Keywords: Federated Learning, Personalization, Generalization, Clustering, Convergence
Abstract: The prevalent personalized federated learning (PFL) usually pursues a trade-off between personalization and generalization by maintaining a shared global model to guide the training process of local models. However, the sole global model may easily transfer deviated knowledge (e.g., biased updates) to some local models when rich statistical diversity exists across the local datasets. Thus, we argue it is of crucial importance to maintain the diversity of generalization to provide each client with fine-grained common knowledge that can better fit the local data distributions and facilitate faster model convergence.
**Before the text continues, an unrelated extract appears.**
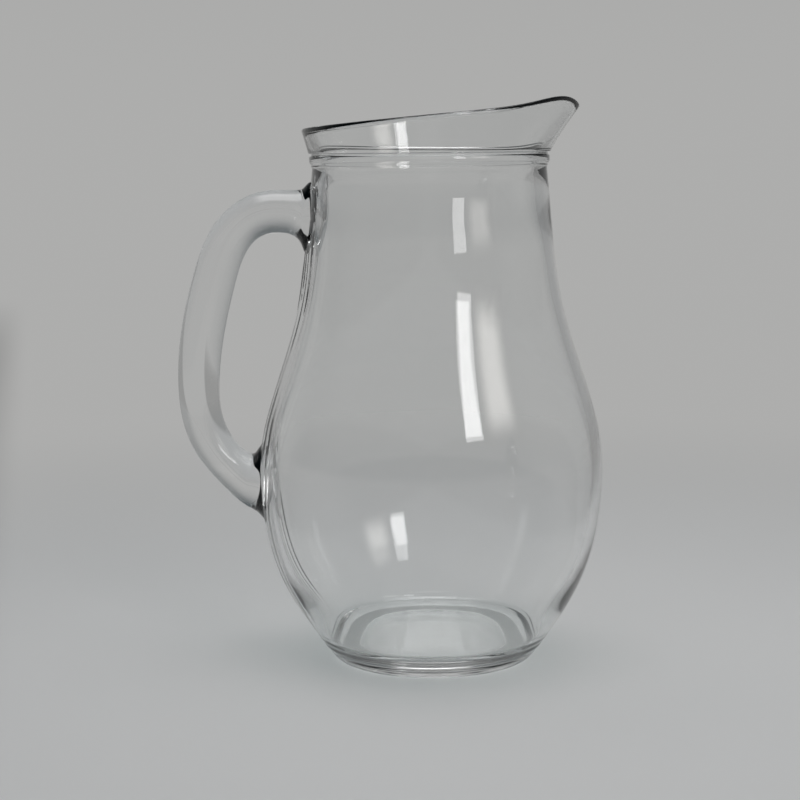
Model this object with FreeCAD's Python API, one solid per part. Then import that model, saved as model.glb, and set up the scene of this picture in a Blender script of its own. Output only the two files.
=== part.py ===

In this paper, we propose a novel concept called clustered generalization (CG) to handle the challenge of statistical heterogeneity, and properly design a CG-based framework of PFL, dubbed CGPFL. Concretely, we maintain K global (i.e., generalized) models in the server and each local model is dynamically associated with the nearest global model to conduct ‘push’ and ‘pull’ operations during the iterative algorithm. We conduct detailed theoretical analysis, in which the convergence guarantee is presented and $\mathcal{O}(\sqrt{K})$ speedup over most existing methods is granted. To quantitatively study the generalization-personalization trade-off, we introduce the ‘generalization error’ measure and prove that the proposed CGPFL can achieve a better trade-off than existing solutions. Moreover, our theoretical analysis further inspires a heuristic algorithm to find a near-optimal trade-off in CGPFL. Experimental results on multiple real-world datasets show that our approach surpasses the state-of-the-art methods on test accuracy by a significant margin.
One-sentence Summary: A novel clustered generalization based personalized federated learning framework and provide complete theoretical and experimental proofs.